The game has a few variants within it too to keep things spicy. The standard, vanilla play is simply place passengers onto the plane to score the most. If you're feeling confident, you can utilise the symbols on the cards to change how the game is played and best use effects. Absolute madmen can use the dark passport deck, which no longer places passengers in small clusters. This deck requires you to place passengers in specific seats across the whole plane!

Setting up and breaking down the game can get messy. There are lots of individual tokens for the passengers, and you could baggy these up. Jumbo provide a cardboard build insert to store things which works well, but I would worry about storing it sideways with this. Still, I've not yet had any messy box openings (for now!).

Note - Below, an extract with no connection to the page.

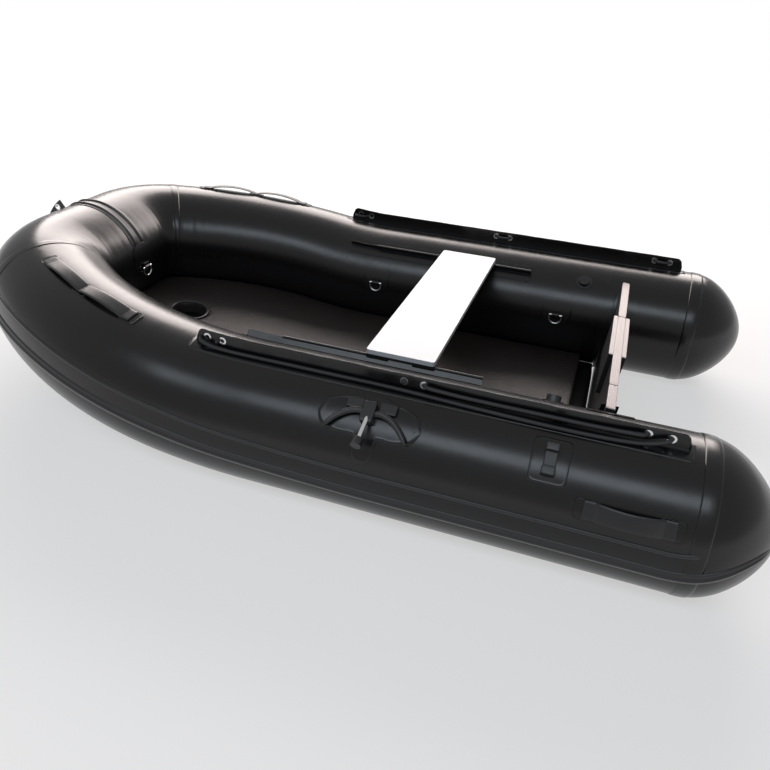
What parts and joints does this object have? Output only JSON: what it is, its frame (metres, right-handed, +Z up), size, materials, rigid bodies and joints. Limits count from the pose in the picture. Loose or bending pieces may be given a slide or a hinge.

Final Thoughts on Overbooked

When we blindly unboxed Overbooked, we expected a ridiculously quirky, yet fun, pattern placement game. The game delivers. The components make sense to the game, it's themed excellently and made well, and the game doesn't ever leave you guessing. Again, the only faults we found in routine were human error. If we could recommend you do one thing it's baggy the tokens, but honestly, that's preference!

So, should you feel the need to run your own budget airline, love to control the smallest things like people's seating arrangements, or love a good pattern builder, this one's for you! Pack your bags, get into groups according to shirt colour, and enjoy your flight!

Zatu Score

Rating

  • Artwork
  • Complexity
  • Replayability
  • Player Interaction
  • Component Quality

You might like

  • It's easy to grasp but hard to master style.
  • The routine of play.
  • The quirky, cute artwork.
  • The variants of play based on confidence.

Might not like

  • The many, many bits.
  • The need for pinpoint precision in placement and lots of planning.